- Brigade insignia, incorporating crossed cannons in Royal Artillery colours
- Active: 15 January 1945 –
- Country: United Kingdom
- Branch: British Army
- Type: Infantry Brigade
- Role: Lines of Communication
- Engagements: Second World War

= 301st Infantry Brigade (United Kingdom) =

The 301st Infantry Brigade was a formation of the British Army organised from surplus Royal Artillery (RA) personnel retrained as infantry towards the end of the Second World War.

== Origin ==
By the end of 1944, 21st Army Group was suffering a severe manpower shortage, particularly among the infantry. At the same time the German Luftwaffe was suffering from such shortages of pilots, aircraft and fuel that serious aerial attacks on the United Kingdom could be discounted. In January 1945 the War Office began to reorganise surplus anti-aircraft and coastal artillery regiments in the UK into infantry battalions, primarily for line of communication and occupation duties in North West Europe, thereby releasing trained infantry for frontline service.
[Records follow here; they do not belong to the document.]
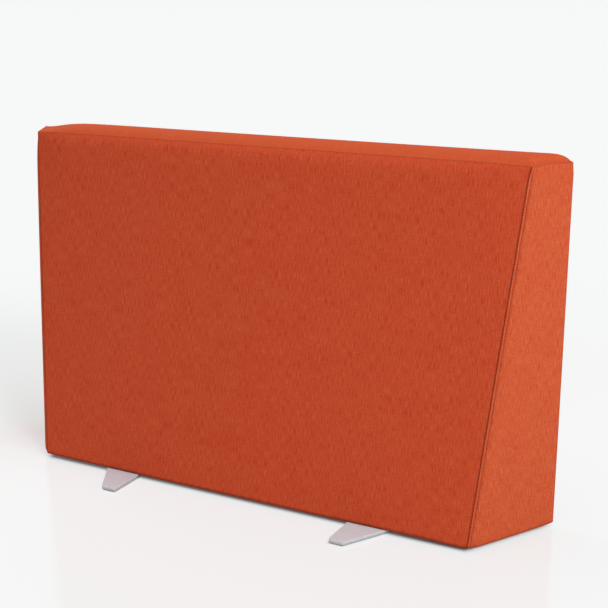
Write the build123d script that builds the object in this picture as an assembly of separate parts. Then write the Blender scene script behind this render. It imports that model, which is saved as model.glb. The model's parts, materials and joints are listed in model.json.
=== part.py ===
"""Bench divider: an upholstered screen with a leaning front, on two flat feet.

Millimetres. The origin is on the floor, in the middle of the whole object's
length and depth. +X runs along the divider to the viewer's right, -Y is the
front, which leans back, +Y is the upright back, and +Z is up.

A plywood box carries foam on its front, back, top and both ends. Five sewn
cloth panels cover the foam and are turned under the box, where a bottoming
cloth closes the middle. Two steel plates are bolted under the box.
"""
import os
from math import atan, cos, degrees, radians, sin, tan

from build123d import *

os.makedirs("parts", exist_ok=True)

# Upholstered body, from seam to seam
body_height = 800
front_length = 1125
underside_depth = 210
top_depth = 100
mitre_angle = 30

# Cloth, its turned-under hem and the thread of its topstitching
cloth = 1.5
hem_width = 50
thread_diameter = 0.8
stitch_margin = 8.5
stitch_gap = 0.1

# Staples that hold the hems to the base board
staple_width = 10
staple_wire = 0.7
staple_leg = 8
staple_spacing = 75
staple_inset = 40

# Swell of the padded sides above the seams that draw them in. A round takes at
# most a share of the crown's shortest edge.
top_swell = 18
top_shoulder = 24
top_round = 50
side_swell = 3.5
side_shoulder = 14
side_round = 30
crown_round_share = 0.45

# Foam behind each panel, under the swell
front_foam = 20
back_foam = 12
end_foam = 12
top_foam = 16

# Plywood box
thin_ply = 12
thick_ply = 18
rib_from_foot = 58
batten = 25

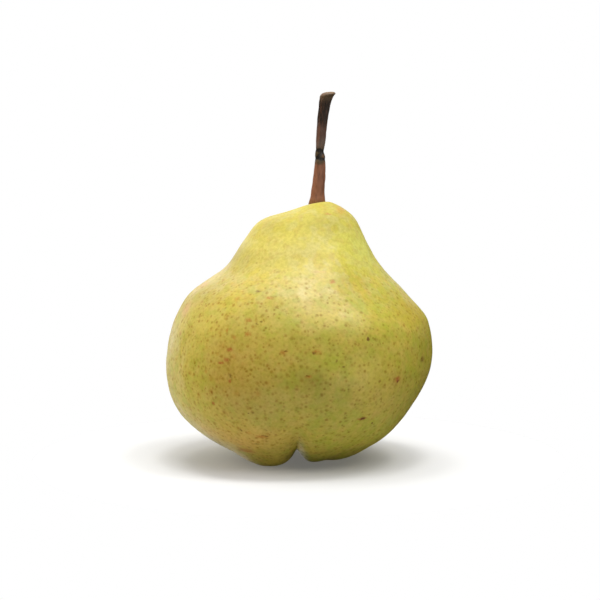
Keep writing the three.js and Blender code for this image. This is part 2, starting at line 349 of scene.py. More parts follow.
# The bark's relief is in shares of the stem's radius: count of ridges, relief and phase.
BARK_RIDGES = [(5, 0.035, 0.4), (9, 0.02, 2.1), (14, 0.014, 4.0)]
RIDGE_TWIST = 0.03  # radians in each millimetre of height
SMOOTH_SHARE = 0.35  # how much of the ridges the smoother lower half has
BARK_GRAIN = (2.2, 0.018, 21)  # wavelength, relief and seed of the random draw
GRAIN_ACROSS = 3.0  # the grain is squeezed across the stem and stretched along it
GRAIN_ALONG = 0.7

# The black scar that rings the stem, as slanting strokes that cross: height at the
# stem's middle, rise over run, and half the width.
RING_MIDDLE = 6.3
RING_STROKES = [(91.6, 0.95, 0.75), (92.8, -0.3, 0.6), (90.4, -0.1, 0.55)]
RING_GROOVE = 0.08  # depth of a stroke, as a share of the radius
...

The 301st Brigade was the first of seven brigades formed from these new units.

== Order of Battle==
The 301st Infantry Brigade was formed on 15 January 1945 within Scottish Command from the following Territorial Army RA units:
- 616th Infantry Regiment, Royal Artillery formed by 508th (Tynemouth) Coast Regiment RA (TA)
- 617th Infantry Regiment, Royal Artillery formed by 512th (East Riding) Coast Regiment RA (TA)
- 619th Infantry Regiment, Royal Artillery formed by 524th (Lancashire and Cheshire) Coast Regiment RA (TA)

== Service ==
Brigadier J. Vicary was appointed to command the 301st Brigade on 26 January 1945. After infantry training, the brigade came under the orders of 21st Army Group on 9 May, and landed on the Continent on 15 May (a week after VE Day), where it came under the command of First Canadian Army.